Автор: Катерина Фадеева
Фотография: Ramon Serrano
С детства не перечитывала Брэдбери. А тут случайно взяла в библиотеке, помня, что любила. И такое классное ощущение испытала: как будто много лет не видела старого знакомого и вдруг получила шанс заново его рассмотреть, незамыленным, свежим взглядом. А этот знакомый и не состарился даже.
В детстве у Брэдбери меня ничего не удивляло. Я читала его много, очень любила, и до определенного возраста мне казалось, что рассказы нужно писать только так.
Зато сейчас меня в нем удивляет очень многое. Например, высокая степень условности, которая делает тексты похожими на притчи. После Стругацких с их многоэтажным психологизмом одноэтажный Брэдбери поначалу кажется очень уж простым. Но это до тех пор только, пока не вчитаешься.
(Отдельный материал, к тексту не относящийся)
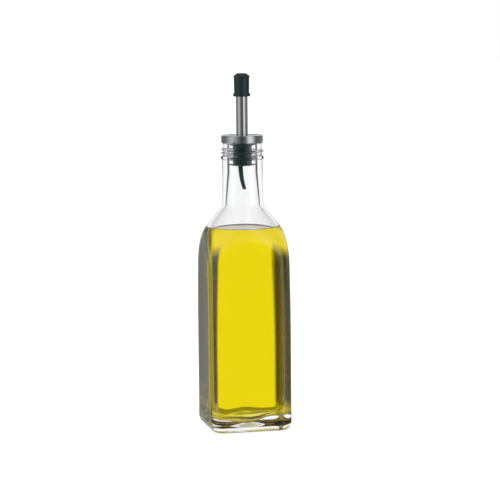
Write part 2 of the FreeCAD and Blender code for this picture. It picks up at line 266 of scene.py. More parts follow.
def wall_stations(start, inset):
    """The upright walls, from above the heel up to the shoulder."""
    fine_from = SHOULDER_START - FINE_WALL
    heights = [start + 0.5, start + 1.5] + steps_between(start + 1.5, fine_from, WALL_STEP)
    heights += steps_between(fine_from, SHOULDER_START, FINE_WALL_STEP)
    return [square_station(height, inset) for height in heights]


def shoulder_stations(inset, foot_radius, blend, above, fine_from):
    """The dome, the cone above it and the neck's foot, then the corners given in above.

    The stations are close together from the height fine_from up.
    """
    widest = column_reach(pi / 4, 0) + SHOULDER_MARGIN - inset
    arc = SHOULDER_ARC - inset
    centre = widest - arc
    slope = radians(SHOULDER_SLOPE)
    made = []
    for turn in steps_between(0, pi / 2 - slope, ARC_STEP):
        made.append((centre + arc * cos(turn), SHOULDER_START + arc * sin(turn), inset, 1.0))
    cone_radius, cone_height = made[-1][:2]
    foot_height = cone_height + (cone_radius - foot_radius) * tan(slope)
    corners = [(cone_radius, cone_height, 0), (foot_radius, foot_height, blend)] + above
    chain = rounded_outline(corners, closed=False)
    for here, there in zip(chain, chain[1:]):
        longest = THREAD_STEP if here.y >= fine_from else NECK_STEP
        count = max(1, ceil((there - here).length / longest))
        for step in range(1, count + 1):
            point = here.lerp(there, step / count)
            made.append((point.x, point.y, inset, 1.0))
    return made


def floor_stations(floor, inset, shares):
    """Rings across a square floor, from the walls in to the middle."""
    return [square_station(floor, inset, share) for share in shares]


def outer_stations():
    """The outside of the glass, from the middle of its hollow base up to the rim."""
    dome = (HOLLOW_RADIUS ** 2 + HOLLOW_DEPTH ** 2) / (2 * HOLLOW_DEPTH)
    made = []
    for step in range(11):
        radius = HOLLOW_RADIUS * step / 10
        height = HOLLOW_DEPTH - dome + sqrt(dome ** 2 - radius ** 2)
        made.append((radius, height, 0, 1.0))
    made += [(HOLLOW_RADIUS + 0.4, 0, 0, 1.0), (HOLLOW_RADIUS + 1.2, 0, 0, 1.0)]
    made += [square_station(0, HEEL, 0.96), square_station(0, HEEL, 0.985)]
    made += heel_stations(0, 0, HEEL) + wall_stations(HEEL, 0)
    neck = [
        (NECK, BEAD_FOOT, 0.5),
        (BEAD, BEAD_FOOT, 0.8),
        (BEAD, BEAD_TOP, 0.8),
        (FINISH, BEAD_TOP, 0.4),
        (FINISH, FINISH_TOP, 0),
    ]
    made += shoulder_stations(0, NECK_FOOT, 8.0, neck, BEAD_TOP)
    return made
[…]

У Брэдбери почти никогда нет подробно прописанных характеров и визуализации внешности. И есть ощущение, что он сознательно избегает лишних деталей, чтобы читателю проще было поставить себя на место любого персонажа. Читая его рассказы, ты словно просовываешь голову в окошечко стендов для фотографии – тантамарески, так кажется, они называются.
Вот мальчишки и девчонки, которые из зависти заперли одноклассницу, не дав ей выйти на улицу в единственный за семь лет солнечный день в рассказе «Все лето за один день» и сама эта несчастная Марго, так жаждавшая увидеть солнце, – одинаково легко вставить свою голову в картонную прорезь на месте лица любого из этих персонажей. Несложно, особенно сейчас, представить себя Этилой Враем из «Бетономешалки» — единственным марсианином, который считает, что вторжение на Землю – глупейшая затея. Или иммигрантами, переселившимися на Марс, которые постепенно мимикрируют под окружающую среду и сначала очень хотят вернуться на Землю, а потом перестают этого хотеть, превращаясь в смуглых и золотоглазых марсиан.
«И были они смуглые и золотоглазые» — на мой взгляд, один из лучших рассказов про иммиграцию. Главное в нем — это процесс превращения существа с одной планеты в существо с другой — «медленные, безмолвные перемены», похожие на те, что происходят под водой, когда она из ничего строит наросты, раковины, кораллы.
Потрясающе точно в этом рассказе передается процесс невольного освоения языка среды, который вдруг заменяет герою его собственный язык:
Дэн сидел на кромке канала и серьёзно смотрел на отца.
— Ута, — сказал он.
— Что такое? – переспросил Битеринг.
Мальчик улыбнулся.
— Ты же знаешь. Ута по-марсиански.
— Где это ты выучился?
— Не знаю. Везде. Ута!
И дальше, страшное желание поменять себе имя:
— Я хочу зваться по-другому.
Чувства героев у Брэдбери показываются почти всегда снаружи, с позиции не готового к их проявлению зрителя. Герои Брэдбери плачут, но автор никогда не напишет: заплакал. Вместо слез в его историях может — обязательно внезапно — «что-то светлое мелькнуть в воздухе и влажным комочком скатиться в песок».
И это эмоциональное абстрагирование, как в истории «Каникулы», где семья вдруг осталась одна на земле, но весь груз своего одиночества осознала не сразу, делает почти не прописанные чувства по-настоящему страшными, живыми.
Тантамарески изначально ставили на курортах. В рассказах Брэдбери атмосфера совсем не каникулярная, хотя речь в них нередко идет о чем-то околоопускном: странствиях, путешествиях, открытиях, смене образа жизни.
В конце концов, период, когда твоя ракета терпит крушение и ты вынужден бездействовать, тоже можно назвать в каком-то смысле каникулами. Ведь ты ничего особо не делаешь – разве что стараешься не заснуть. «Уснувший в Армагеддоне» пожалуй, самый страшный рассказ Брэдбери. Оказавшись внутри этой тантамарески, вылезти обратно в реальность очень сложно. И вот уже и фото сделано, и фотограф разобрал штатив и ушёл, посвистывая, а ты все стоишь, вдавливая подбородок в картонную основу и не знаешь, что выбрать: нарисованный Армагеддон или настоящий, тот что, вокруг? И может, стоит пофотографироваться ещё?